Related Party Transactions
Pursuant to the Placing, certain directors of the Company (the "Participating Directors") and a substantial shareholder (US Global Investors Fund) have committed to subscribe for new Ordinary Shares under the Placing as follows:
Director | Existing shareholding interest (no. of shares) | Existing shareholding interest (%) | No of shares subscribed for under Placing | Shareholding interest on completion of the Placing | Shareholding interest as % of enlarged issued share capital |
Ian Mann | 10,132,951 | 2.34 | 42,572,308 * | 52,702,259 | 3.52 |
Carl Esprey | 277,778 | 0.06 | 10,643,077 | 10,920,855 | 0.73 |
Lachlan Monroe | 166,667 | 0.04 | 10,643,077 | 10,809,744 | 0.72 |
Significant Shareholder | Existing shareholding interest (no. of shares) | Existing shareholding interest (%) | No of shares subscribed for under Placing | Shareholding interest on completion of the Placing | Shareholding interest as % of enlarged issued share capital |
US Global Investors Fund | 67,534,983 | 15.59 | 212,861,538 | 280,396,521 | 18.73 |
* Held through Meridian Global Energy & Services Fund Limited, a company of which Mr. Mann is a director.
The directors' participation in the Placing is deemed to be a Related Party Transaction under Rule 13 of the AIM Rules for Companies. The Board of the Company (with the exception of the Participating Directors) having consulted with the Company's nominated adviser, Stifel Nicolaus Europe Limited, considers that the terms of the Placing with Participating Directors are fair and reasonable insofar as the Company's shareholders are concerned.
US Global Investors Fund (the "Substantial Shareholder") has a current holding representing 15.59% of the existing share capital of the Company, and is considered a related party under the AIM Rules for Companies by virtue of its shareholding. The Substantial Shareholder's participation in the Placing is deemed to be a Related Party Transaction under Rule 13 of the AIM Rules for Companies. The Board of the Company having consulted with the Company's nominated adviser, Stifel Nicolaus Europe Limited, considers that the terms of the Placing with the Substantial Shareholders are fair and reasonable insofar as the Company's shareholders are concerned.

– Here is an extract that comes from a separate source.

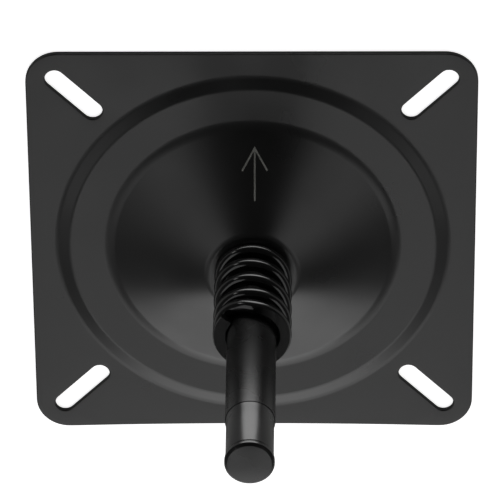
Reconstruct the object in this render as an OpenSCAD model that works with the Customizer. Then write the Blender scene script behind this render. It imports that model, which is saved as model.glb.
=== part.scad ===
// Seat mount: a pressed steel seat plate with a turned stem welded through
// its dome and a coil spring around the stem.
// It lies on its seat face, stem up: z = 0 is the seat face, the stem's axis
// is the Z axis, and -Y is the front of the seat.

/* [Plate] */
// Side of the square plate
plate_w = 203; // [196:1:230]
// Thickness of the sheet
plate_t = 2.7; // [2:0.1:4]
// Radius of the plate's four corners
corner_r = 15; // [8:1:20]
// How far pressing has drawn in the middle of the rear edge
edge_draw = 1.2; // [0.4:0.1:2]

/* [Seat bolt slots] */
// Distance between slot centres, across and along
slot_pitch = 160; // [156:1:164]
// Length of a slot, end to end
slot_l = 32.5; // [24:0.5:36]
// Width of a slot
slot_w = 9; // [6:0.5:11]

/* [Dome] */
// Diameter of the foot of the raised step
step_d = 179; // [172:1:180]
// Width of the step's slope
step_run = 6; // [4:0.5:9]
// Height of the step
step_h = 1.5; // [1:0.1:2.5]
// Diameter at which the cone leaves the flat ring
cone_d = 130; // [110:1:140]
// Height of the dome's top over the seat face
dome_h = 27.5; // [20:0.5:34]
// Diameter of the flat on the dome's top
top_d = 41; // [38:0.5:50]
// Inner radius of the bend at the step's foot
foot_bend = 1; // [0.5:0.5:3]
// Inner radius of the other pressed bends
press_bend = 4; // [2:0.5:6]

/* [Arrow] */
// Length of the engraved arrow, seen from above
arrow_l = 21.2; // [14:0.1:24]
// Distance from the stem's axis to the arrow's tip
arrow_reach = 56; // [52:0.5:58]
// Width of the arrow's head
arrow_head_w = 11.4; // [8:0.1:16]
// Length of the arrow's head
arrow_head_l = 9.2; // [6:0.1:12]
// Width of the engraved line
arrow_line = 1.1; // [0.8:0.1:2]
// Depth of the engraved line
arrow_depth = 0.4; // [0.2:0.1:0.8]
// How far the arrow lies from the centre line
arrow_shift = -1.2; // [-3:0.1:3]

/* [Stem] */
// Diameter of the stem where the pedestal takes it
stem_d = 22; // [21:0.1:22.4]
// Height of the stem's end over the seat face
stem_end = 175; // [168:1:200]
// Diameter of the stem inside the spring
relief_d = 21.5; // [19:0.1:21.6]
// Height of the shoulder over the seat face
shoulder_z = 143.5; // [120:0.5:150]
// Diameter of the journal past the shoulder
journal_d = 20.6; // [18:0.1:20.8]
// Diameter of the head
head_d = 21.8; // [21:0.1:22]
// Length of the head
head_l = 3.6; // [2:0.1:6]
// Width of the groove behind the head
groove_w = 0.8; // [0.5:0.1:2]
// Depth of the groove behind the head
groove_depth = 0.5; // [0.2:0.1:1]
// Chamfer on the head's end
head_chamfer = 0.8; // [0.4:0.1:1.4]
// Chamfer at the shoulder
shoulder_chamfer = 0.5; // [0.2:0.1:0.6]
// Diameter of the spigot through the dome
spigot_d = 16; // [12:0.5:18]
// Gap around the spigot in the dome's hole
spigot_gap = 0.1; // [0.05:0.05:0.4]
// How far the spigot stands past the sheet inside the dome
spigot_stand = 3; // [2:0.5:5]
// Width of the weld bead on the sheet
weld_leg = 3.5; // [2.5:0.5:6]

/* [Spring] */
// Outer diameter of the spring
spring_od = 35.2; // [34.5:0.1:36.5]
// Diameter of the wire
wire_d = 6; // [4.5:0.1:6.2]
// Free length of the spring
spring_l = 50.5; // [45:0.5:60]
// Number of turns
spring_turns = 5; // [4:0.5:6]
// Thickness left at the ground tip of the free end
tip_t = 1.5; // [0.8:0.1:3]
// Depth ground off the end on the dome
seat_grind = 0.8; // [0.4:0.1:2]
// Where the wire's free tip lies round the stem, in degrees
tip_angle = -38; // [-180:1:180]
// How far the spring sits off the stem's axis
spring_shift = 0.3; // [0:0.1:0.4]

/* [Hidden] */

black_paint = [0.07, 0.07, 0.075];
weld_grey = [0.12, 0.115, 0.11];
spring_black = [0.1, 0.1, 0.105];

eps = 1;
round_fn = 180;
edge_fn = 1440;
edge_start = 2;
bend_steps = 8;

// The plate's middle line, from the flange in to the hole at the stem.
step_r = step_d / 2;
cone_r = cone_d / 2;
top_r = top_d / 2;
hole_r = spigot_d / 2 + spigot_gap;
rim_r = step_r + 3;
mid = plate_t / 2;
press_line = [
    [rim_r, mid],
    [step_r, mid],
    [step_r - step_run, mid + step_h],
    [cone_r, mid + step_h],
    [top_r, dome_h - mid],
    [hole_r, dome_h - mid]
];
press_radii = [0, foot_bend + mid, press_bend + mid, press_bend + mid, press_bend + mid, 0];

// The spring's places.
spring_end = dome_h + spring_l;
spring_mean_r = (spring_od - wire_d) / 2;
first_z = spring_end + wire_d / 2 - tip_t;
last_z = dome_h + wire_d / 2 - seat_grind;
closed_pitch = wire_d + 0.1;
ramp_start = 0.75;
ramp_end = 1.05;
ramp_mid = (ramp_start + ramp_end) / 2;
extra_pitch = (first_z - last_z - closed_pitch * spring_turns) / (spring_turns - ramp_mid);
rings_per_turn = 40;
wire_sides = 16;

// A turn of 90 degrees to the left of a direction.
function left_of(d) = [-d[1], d[0]];
function unit(d) = d / norm(d);
function cross_2d(a, b) = a[0] * b[1] - a[1] * b[0];

// The points of one rounded bend of a line that runs side away from the line p.
function bend(p, i, radius, side) =
    let(
        u = unit(p[i] - p[i - 1]),
        v = unit(p[i + 1] - p[i]),
        turn = asin(cross_2d(u, v)),
        sense = turn > 0 ? 1 : -1,
        centre_r = radius,
        setback = centre_r * tan(abs(turn) / 2),
        centre = p[i] - u * setback + left_of(u) * sense * centre_r,
        arc_r = centre_r - sense * side,
        from = -left_of(u) * sense
    )
    [for (k = [0:bend_steps])
        let(a = turn * k / bend_steps)
        centre + arc_r * [
            from[0] * cos(a) - from[1] * sin(a),
            from[0] * sin(a) + from[1] * cos(a)
        ]
    ];

// One face of the sheet: the middle line moved side to its left.
function sheet_face(p, radii, side) = [
    p[0] + left_of(unit(p[1] - p[0])) * side,
    for (i = [1:len(p) - 2]) each bend(p, i, radii[i], side),
    p[len(p) - 1] + left_of(unit(p[len(p) - 1] - p[len(p) - 2])) * side
];

function reversed(list) = [for (i = [len(list) - 1:-1:0]) list[i]];

// A band of the sheet's section between two distances from the middle line.
module sheet_band(low, high) {
    lower = sheet_face(press_line, press_radii, -low);
    upper = sheet_face(press_line, press_radii, -high);
    rotate_extrude($fn = round_fn)
        polygon(concat(lower, reversed(upper)));
}

module slot() {
    straight = slot_l - slot_w;
    translate([0, 0, -eps]) {
        translate([-straight / 2, -slot_w / 2, 0])
            cube([straight, slot_w, plate_t + 2 * eps]);
        for (end = [-1, 1])
            translate([end * straight / 2, 0, 0])
                cylinder(d = slot_w, h = plate_t + 2 * eps, $fn = 48);
    }
}

module plate_blank() {
    inner = plate_w - 2 * corner_r;
    sweep_half = inner / 2 - edge_start;
    sweep_r = (sweep_half * sweep_half + edge_draw * edge_draw) / (2 * edge_draw);
    difference() {
        union() {
            translate([-inner / 2, -plate_w / 2, 0])
                cube([inner, plate_w, plate_t]);
            translate([-plate_w / 2, -inner / 2, 0])
                cube([plate_w, inner, plate_t]);
            for (x = [-1, 1], y = [-1, 1])
                translate([x * inner / 2, y * inner / 2, 0])
                    cylinder(r = corner_r, h = plate_t, $fn = 96);
        }
        translate([0, plate_w / 2 - edge_draw + sweep_r, -eps])
            cylinder(r = sweep_r, h = plate_t + 2 * eps, $fn = edge_fn);
        translate([0, 0, -eps])
            cylinder(r = rim_r, h = plate_t + 2 * eps, $fn = round_fn);
        for (x = [-1, 1], y = [-1, 1])
            translate([x * slot_pitch / 2, y * slot_pitch / 2, 0])
                rotate([0, 0, x * y * 45])
                    slot();
    }
}

// One side of the arrow's outline, from its point back to its tail.
function arrow_side(side) =
    let(
        half = arrow_line / 2,
        u = unit([arrow_head_w / 2, arrow_head_l]),
        barb = [arrow_head_w / 2, arrow_head_l],
        out = half * [u[1], -u[0]],
        inner_y = half * u[0] + half * (1 + u[1]) / u[0] * u[1]
    )
    [for (p = [barb + out, barb - out, [half, inner_y], [half, arrow_l]]) [side * p[0], p[1]]];

module arrow_cut() {
    point = [0, -arrow_line * norm([arrow_head_w / 2, arrow_head_l]) / arrow_head_w];
    intersection() {
        translate([arrow_shift, -arrow_reach, 0])
            linear_extrude(height = dome_h + eps)
                polygon(concat([point], arrow_side(1), reversed(arrow_side(-1))));
        sheet_band(mid - arrow_depth, mid + eps);
    }
}

module seat_plate() {
    color(black_paint)
        difference() {
            union() {
                plate_blank();
                sheet_band(-mid, mid);
            }
            arrow_cut();
        }
}

module stem() {
    spigot_r = spigot_d / 2;
    head_r = head_d / 2;
    journal_r = journal_d / 2;
    head_z = stem_end - head_l;
    color(black_paint)
        rotate_extrude($fn = round_fn)
            polygon([
                [0, dome_h - plate_t - spigot_stand],
                [spigot_r, dome_h - plate_t - spigot_stand],
                [spigot_r, dome_h],
                [relief_d / 2, dome_h],
                [relief_d / 2, spring_end],
                [stem_d / 2, spring_end],
                [stem_d / 2, shoulder_z - shoulder_chamfer],
                [stem_d / 2 - shoulder_chamfer, shoulder_z],
                [journal_r, shoulder_z],
                [journal_r, head_z - groove_w],
                [journal_r - groove_depth, head_z - groove_w],
                [journal_r - groove_depth, head_z],
                [head_r, head_z],
                [head_r, stem_end - head_chamfer],
                [head_r - head_chamfer, stem_end],
                [0, stem_end]
            ]);
}

// The bead lies in the corner between the sheet's inner face and the spigot.
module stem_weld() {
    inner_z = dome_h - plate_t;
    foot_r = spigot_d / 2;
    bulge = 0.2;
    arc = [for (k = [0:bend_steps])
        let(
            a = 90 * k / bend_steps,
            swell = 1 + bulge * sin(2 * a),
            x = (weld_leg * (1 - sin(a))) * swell,
            y = (spigot_stand * (1 - cos(a))) * swell
        )
        [foot_r + x, inner_z - y]
    ];
    color(weld_grey)
        rotate_extrude($fn = round_fn)
            polygon(concat([[foot_r, inner_z]], arc));
}

// How far the wire has come down from its free tip after s turns.
function ramp(s) =
    s < ramp_start ? 0 :
    s < ramp_end ? (s - ramp_start) * (s - ramp_start) / (2 * (ramp_end - ramp_start)) :
    s - ramp_mid;
function wire_z(s) = first_z - closed_pitch * s - extra_pitch * ramp(s);

// One ring of the wire, s turns from the free tip.
function wire_ring(s) =
    let(a = tip_angle + 360 * s)
    [for (k = [0:wire_sides - 1])
        let(
            b = 360 * (k + 0.5) / wire_sides,
            r = spring_mean_r + wire_d / 2 * cos(b)
        )
        [r * cos(a), r * sin(a), wire_z(s) + wire_d / 2 * sin(b)]
    ];

module wire_coil() {
    count = spring_turns * rings_per_turn;
    points = [for (i = [0:count]) each wire_ring(i / rings_per_turn)];
    last = count * wire_sides;
    sides = [for (i = [0:count - 1], k = [0:wire_sides - 1])
        let(
            a = i * wire_sides,
            n = (k + 1) % wire_sides
        )
        [a + k, a + n, a + wire_sides + n, a + wire_sides + k]
    ];
    caps = [
        [for (k = [wire_sides - 1:-1:0]) k],
        [for (k = [0:wire_sides - 1]) last + k]
    ];
    polyhedron(points, concat(sides, caps));
}

module coil_spring() {
    block = spring_od + 2 * eps;
    color(spring_black)
        translate([-spring_shift, 0, 0])
            intersection() {
                wire_coil();
                translate([-block / 2, -block / 2, dome_h])
                    cube([block, block, spring_l]);
            }
}

seat_plate();
stem();
stem_weld();
coil_spring();
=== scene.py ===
"""A seat mount: a pressed seat plate with a welded stem and a coil spring round it."""
from math import cos, pi, radians, sin, tan

import bmesh
import bpy
from bpy.props import FloatProperty, FloatVectorProperty, IntProperty, PointerProperty
from bpy.types import Operator, Panel, PropertyGroup
from mathutils import Matrix, Vector


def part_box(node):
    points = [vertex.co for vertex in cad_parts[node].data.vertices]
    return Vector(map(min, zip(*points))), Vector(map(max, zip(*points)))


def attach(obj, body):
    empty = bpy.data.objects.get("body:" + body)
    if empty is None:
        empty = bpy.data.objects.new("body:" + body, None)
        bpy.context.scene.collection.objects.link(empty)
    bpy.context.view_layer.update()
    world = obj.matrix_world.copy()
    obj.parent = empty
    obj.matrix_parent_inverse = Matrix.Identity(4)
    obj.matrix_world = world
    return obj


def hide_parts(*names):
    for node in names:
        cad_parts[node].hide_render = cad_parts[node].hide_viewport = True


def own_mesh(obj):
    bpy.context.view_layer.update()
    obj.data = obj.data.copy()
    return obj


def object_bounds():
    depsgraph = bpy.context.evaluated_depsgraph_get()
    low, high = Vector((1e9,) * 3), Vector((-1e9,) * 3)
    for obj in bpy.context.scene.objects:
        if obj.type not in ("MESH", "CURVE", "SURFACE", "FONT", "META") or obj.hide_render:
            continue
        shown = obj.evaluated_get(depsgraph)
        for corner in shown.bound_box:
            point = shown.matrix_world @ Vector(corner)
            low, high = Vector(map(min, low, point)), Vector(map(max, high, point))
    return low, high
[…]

A General Meeting to vote on resolutions relating to the Placing will be held at 12 noon on 10 March 2016 at Richmond House, St Julian's Avenue, St Peter Port, Guernsey GY1 1GZ. Subject to the approval of the resolutions at the General Meeting and the approval of the Placing by the Capital Markets Authority of Kenya, the Company expects the Placing Shares to be admitted to trading on AIM and the GEMS segment of the Nairobi Securities Exchange on or before 15 March 2016.
** ENDS **
For further information please visit www.atlassupport.com or contact:
Carl Esprey | Atlas | Tel: +44 (0) 20 7408 9200 |
Callum Stewart | Stifel Nicolaus Europe Limited | Tel: +44 (0) 20 7710 7600 |
Ashton Clanfield | Stifel Nicolaus Europe Limited | Tel: +44 (0) 20 7710 7600 |
Tunga Chigovanyika | Stifel Nicolaus Europe Limited | Tel: +44 (0) 20 7710 7600 |
Edward Burbidge | Burbidge Capital | Tel: +254 (0) 202 100 102 |
Hugo de Salis | St Brides Partners Ltd | Tel: +44 (0) 20 7236 1177 |
Charlotte Heap | St Brides Partners Ltd | Tel: +44 (0) 20 7236 1177 |
Disclaimer
This announcement contains certain forward-looking statements. These statements are made by the Company's Directors in good faith based on the information available to them up to the time of their approval of this announcement but such statements should be treated with caution due to inherent uncertainties, including both economic and business factors, underlying such forward-looking information. This announcement should not be relied on by any other party or for any other purpose.
This announcement and the information contained herein is not an offer of securities for sale in the United States. Securities may not be offered or sold in the United States unless they are registered or are exempt from registration. Any public offering of securities to be made in the United States would be made by means of a prospectus that would contain detailed information about the Company and its management, as well as financial statements. The Company does not intend to register any portion of this offering in the United States or to conduct a public offering in the United States or any other jurisdiction. Any public offering of securities to be made in the United States would be made by means of a prospectus that would contain detailed information about the Company and its management, as well as financial statements. Copies of this announcement are not being, and should not be, distributed in or sent into the United States.